Maybe I should have specified on majority of experts, people utilizing scientific methods and dedicating research in the field. Common citizens may agree on something that is actually false, otherwise known as urban myths.
I also don't denounce anyone when the contradict the majority, just make sure to bring supporting evidence to back the claim instead of stating "97% agree? Has to be fishy!". If you doubt climate change, support that claim.
The wise wolf who's pride is her wisdom isn't so sharp as drunk.
And the practical point is that those "why" questions don't really matter. Figuring out how gravity propagates MAY let us develop anti-gravity systems or artificial gravity for space travel, but more likely it wouldn't, or the power levels involved would be such that it would just be easier to cart a moon around anyway.

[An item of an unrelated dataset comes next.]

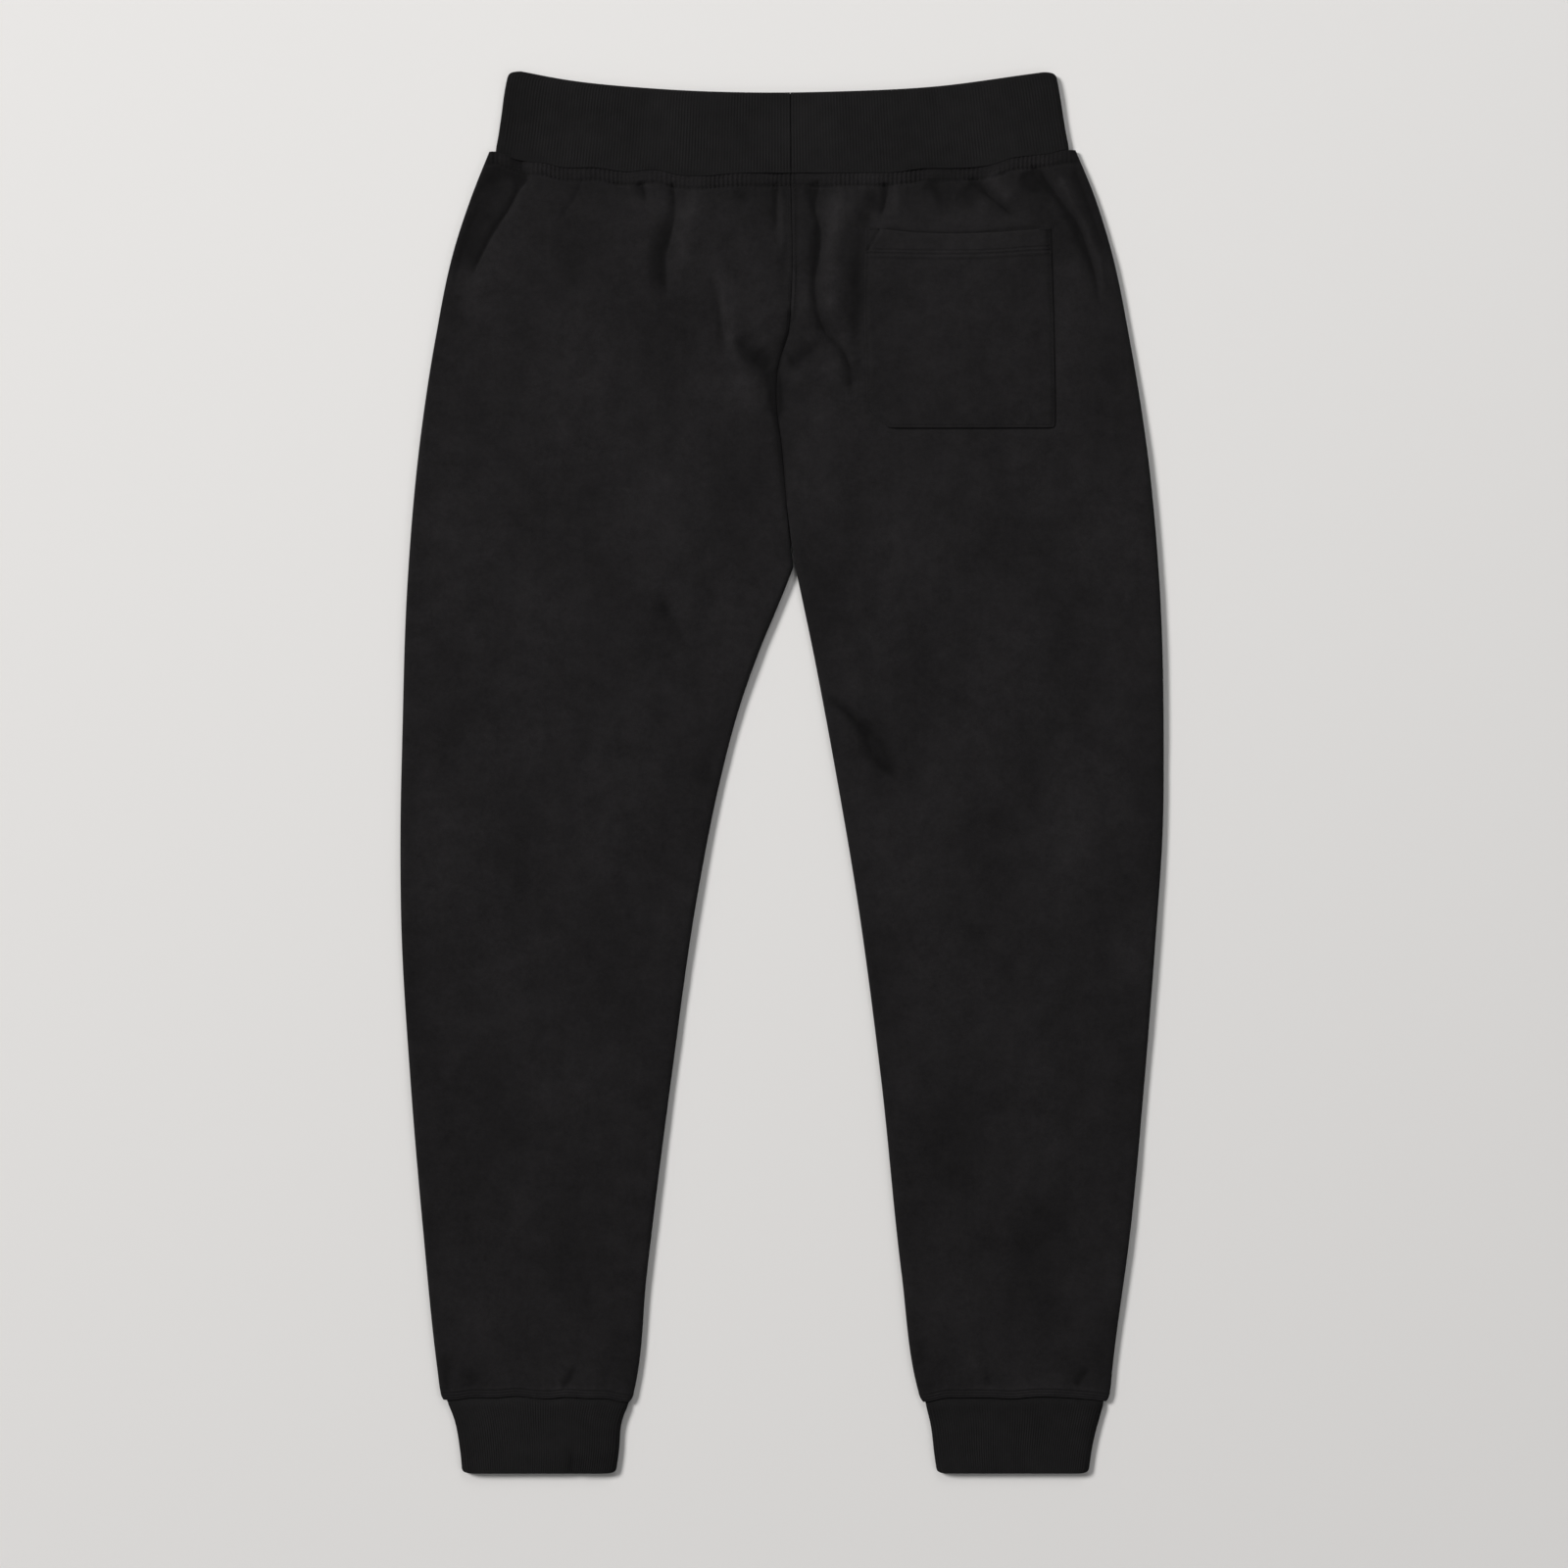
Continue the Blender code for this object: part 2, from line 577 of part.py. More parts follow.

For anything involving gravitational effects, we know all we need to know in any practical sense. Same applies to climate change; there are almost certainly factors that haven't been quantified yet that contribute to the climate. The idea that those factors are significant, however, is pretty much without merit; the factors we HAVE quantified almost completely explain the effects we see. When we see a hiccup we didn't expect, we investigate, and find a new minor unforeseen factor, as occurred when there was a brief spike in arctic and antarctic ice coverage in terms of area (not volume, which is important). It wasn't due to any new concept, just something that was overlooked; as ice melts, it releases fresh water, which lowered the salinity in those regions, which raised the freezing temperature, which caused more ice to form. That was a temporary effect, though, since that salinity change would only last a year or two past the initial melting, and it only affected surface water and didn't actually contribute significantly to ice volume, which is the measure that matters the most. And now we've quantified that effect and understand it, and it didn't overthrow anything.